== Available records ==
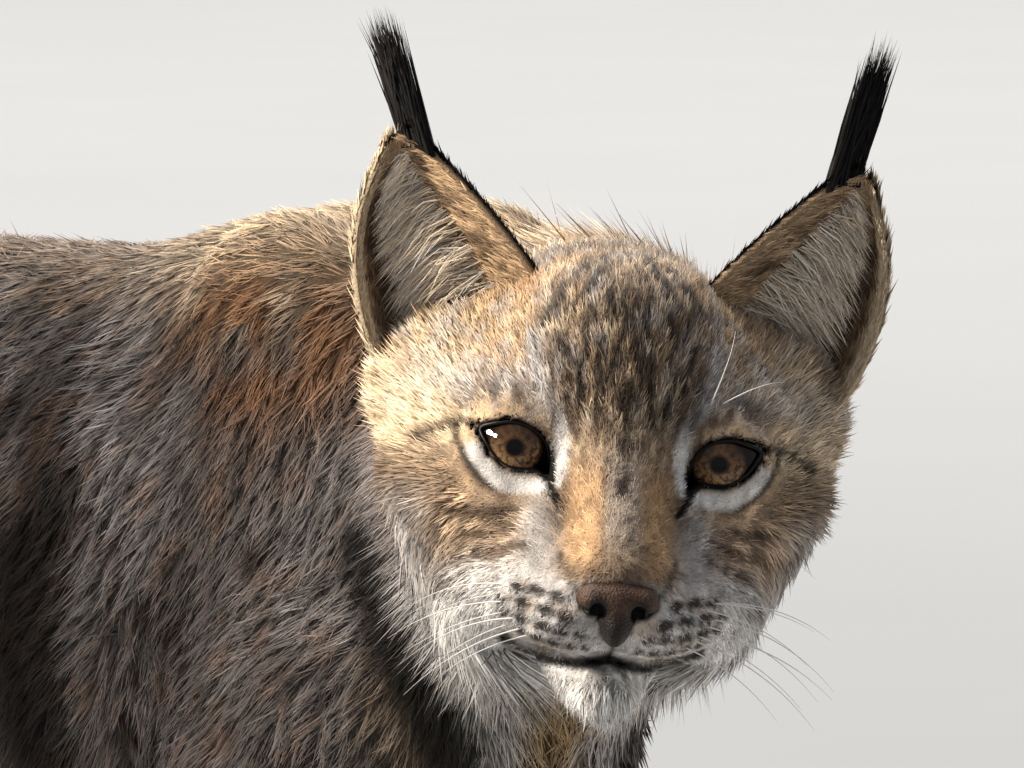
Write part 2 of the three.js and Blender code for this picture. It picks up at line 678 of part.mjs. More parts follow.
// Legs and paws
const floorSlab = solidFrom(block(point(-900, -300, -100), point(500, 300, 0)));
for (const leg of legs) {
  const { name, s, stepped } = leg;
  const reach = leg.front ? legCaps.front.reach : legCaps.hind.reach;
  const whole = blend(24, trunkFlesh, leg.shape);
  const footed = blend(16, leg.shape, leg.paw);
  const legGrid = surfaceOf(
    whole,
    gridLines([reach[0] - 20, reach[1] + 20, 27]),
    s > 0 ? gridLines([-24, 150, 23]) : gridLines([-150, 24, 23]),
    gridLines([20, 660, 44]),
  );
  const belowPawCut = solidFrom(block(point(-900, -300, -200), point(500, 300, pawTop)));
  let legSolid = solidFrom(legGrid).intersect(legCutter(leg, 0)).subtract(belowPawCut);
  const legRandom = scatter(100 + name.length + 7 * s);
  const thighLocks = [];
  for (let i = 0; !leg.front && i < thighLock.count; i++)
    thighLocks.push(
      lockOn(leg.shape, {
        from: point(
          -440 + 0.2 * stepped,
          s * (58 + 8 * (i % 2)),
          mix(535, 385, i / (thighLock.count - 1)),
        ),
        out: point(-1, s * 0.25, -0.05),
        lie: point(-0.45, s * 0.1, -1),
        proud: 0.25,
        size: thighLock,
        random: legRandom,
      }),
    );
  if (thighLocks.length) legSolid = legSolid.add(join(thighLocks.map(solidFrom))).subtract(trunkRoom);
  node('leg_' + name, geometryFrom(largest(legSolid)), materials.leg);
  const px = leg.footX;
  const py = leg.footY;
  const pawGrid = surfaceOf(
    footed,
    gridLines([px - 64, px + 64, 21.4]),
    gridLines([py - 57, py + 57, 23]),
    gridLines([-30, pawTop + 26, 23]),
  );
  const abovePawCut = solidFrom(block(point(-900, -300, pawTop - jointGap), point(500, 300, 300)));
  const toeBalls = toes.map((toe) => {
    const shape = ball([0, 0, 0], [toeHalf.long, toeHalf.wide, toeHalf.high], 0, 8, 5);
    shape.rotateZ(radians(toe.turn));
    shape.translate(px + toe.ahead, py + toe.aside, toeHalf.high - 5);
    return solidFrom(shape);
  });
  const pawSolid = solidFrom(pawGrid).add(join(toeBalls)).subtract(abovePawCut).subtract(floorSlab);
  node('paw_' + name, geometryFrom(largest(pawSolid)), materials.paw);
}

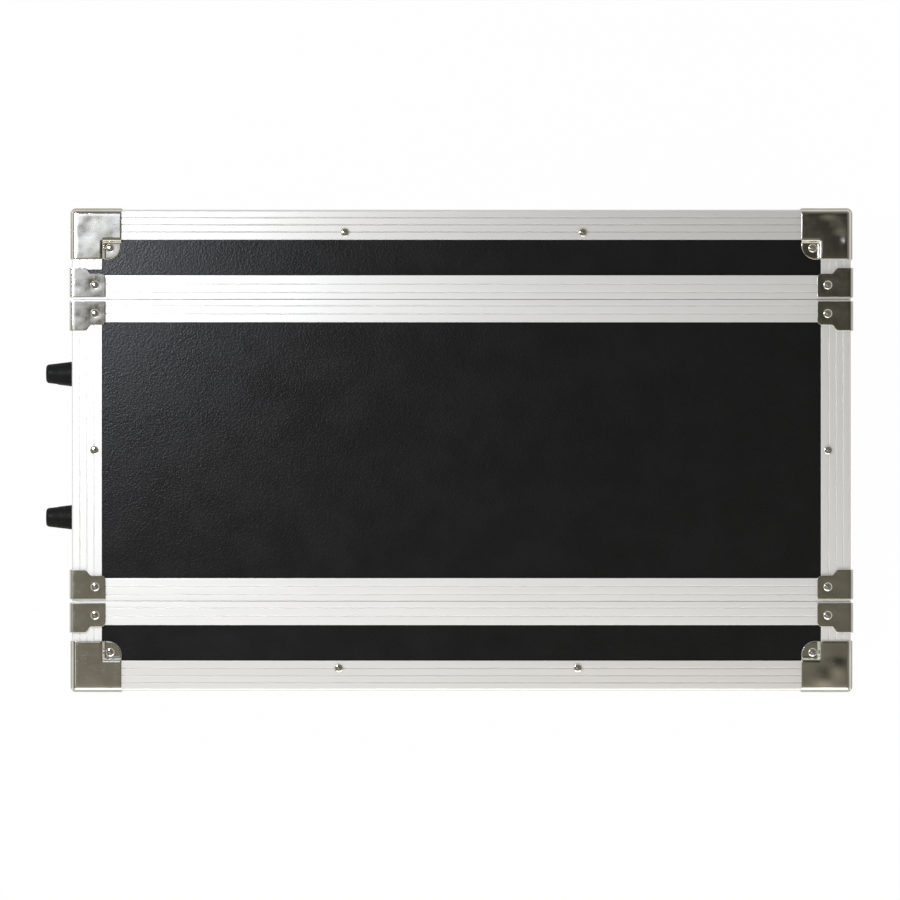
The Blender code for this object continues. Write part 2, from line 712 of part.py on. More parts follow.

== Direction ==
Repeat the records above exactly, from the first line to the last.

== Solution ==
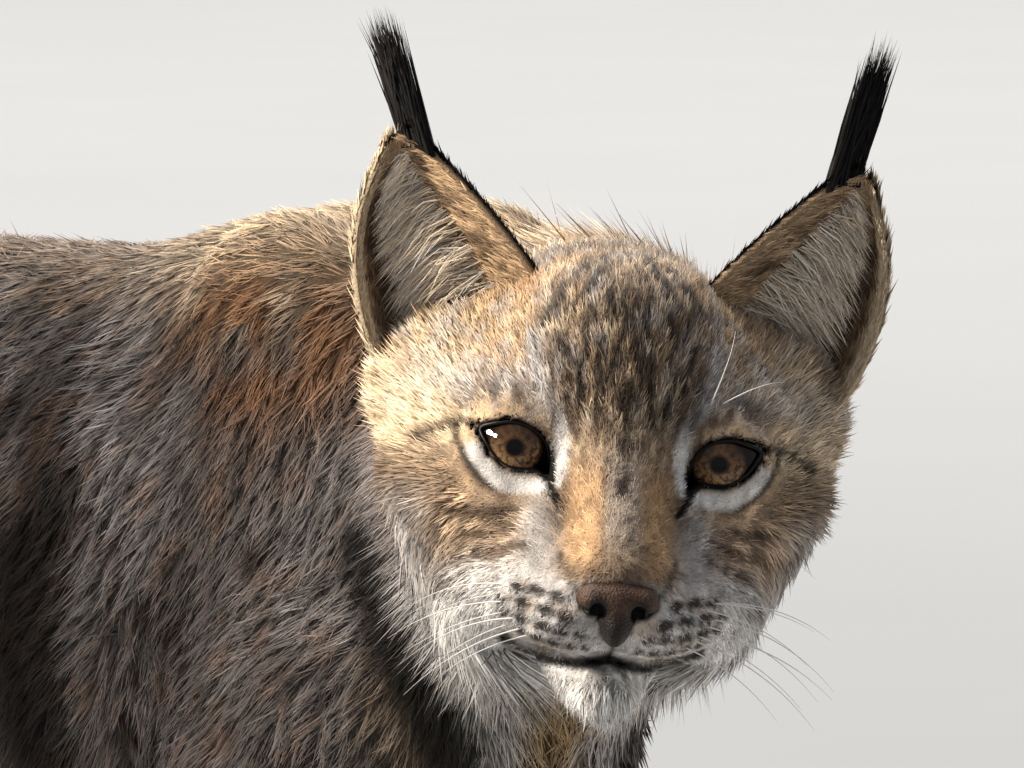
Write part 2 of the three.js and Blender code for this picture. It picks up at line 678 of part.mjs. More parts follow.
// Legs and paws
const floorSlab = solidFrom(block(point(-900, -300, -100), point(500, 300, 0)));
for (const leg of legs) {
  const { name, s, stepped } = leg;
  const reach = leg.front ? legCaps.front.reach : legCaps.hind.reach;
  const whole = blend(24, trunkFlesh, leg.shape);
  const footed = blend(16, leg.shape, leg.paw);
  const legGrid = surfaceOf(
    whole,
    gridLines([reach[0] - 20, reach[1] + 20, 27]),
    s > 0 ? gridLines([-24, 150, 23]) : gridLines([-150, 24, 23]),
    gridLines([20, 660, 44]),
  );
  const belowPawCut = solidFrom(block(point(-900, -300, -200), point(500, 300, pawTop)));
  let legSolid = solidFrom(legGrid).intersect(legCutter(leg, 0)).subtract(belowPawCut);
  const legRandom = scatter(100 + name.length + 7 * s);
  const thighLocks = [];
  for (let i = 0; !leg.front && i < thighLock.count; i++)
    thighLocks.push(
      lockOn(leg.shape, {
        from: point(
          -440 + 0.2 * stepped,
          s * (58 + 8 * (i % 2)),
          mix(535, 385, i / (thighLock.count - 1)),
        ),
        out: point(-1, s * 0.25, -0.05),
        lie: point(-0.45, s * 0.1, -1),
        proud: 0.25,
        size: thighLock,
        random: legRandom,
      }),
    );
  if (thighLocks.length) legSolid = legSolid.add(join(thighLocks.map(solidFrom))).subtract(trunkRoom);
  node('leg_' + name, geometryFrom(largest(legSolid)), materials.leg);
  const px = leg.footX;
  const py = leg.footY;
  const pawGrid = surfaceOf(
    footed,
    gridLines([px - 64, px + 64, 21.4]),
    gridLines([py - 57, py + 57, 23]),
    gridLines([-30, pawTop + 26, 23]),
  );
  const abovePawCut = solidFrom(block(point(-900, -300, pawTop - jointGap), point(500, 300, 300)));
  const toeBalls = toes.map((toe) => {
    const shape = ball([0, 0, 0], [toeHalf.long, toeHalf.wide, toeHalf.high], 0, 8, 5);
    shape.rotateZ(radians(toe.turn));
    shape.translate(px + toe.ahead, py + toe.aside, toeHalf.high - 5);
    return solidFrom(shape);
  });
  const pawSolid = solidFrom(pawGrid).add(join(toeBalls)).subtract(abovePawCut).subtract(floorSlab);
  node('paw_' + name, geometryFrom(largest(pawSolid)), materials.paw);
}

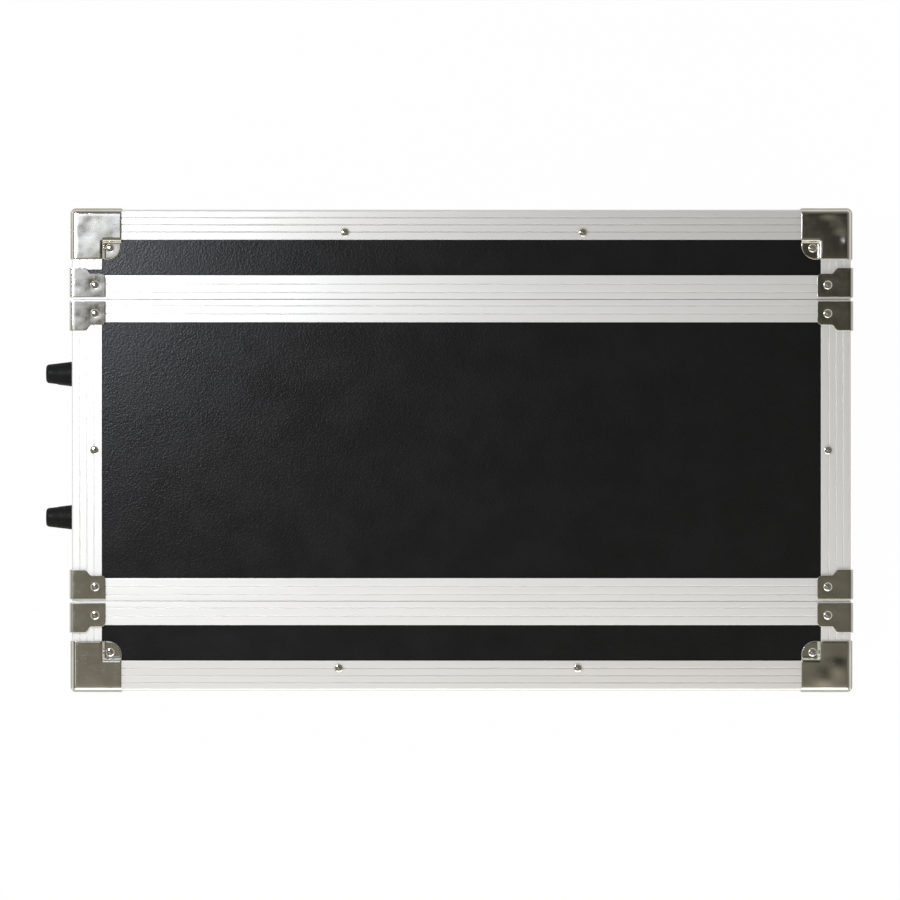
The Blender code for this object continues. Write part 2, from line 712 of part.py on. More parts follow.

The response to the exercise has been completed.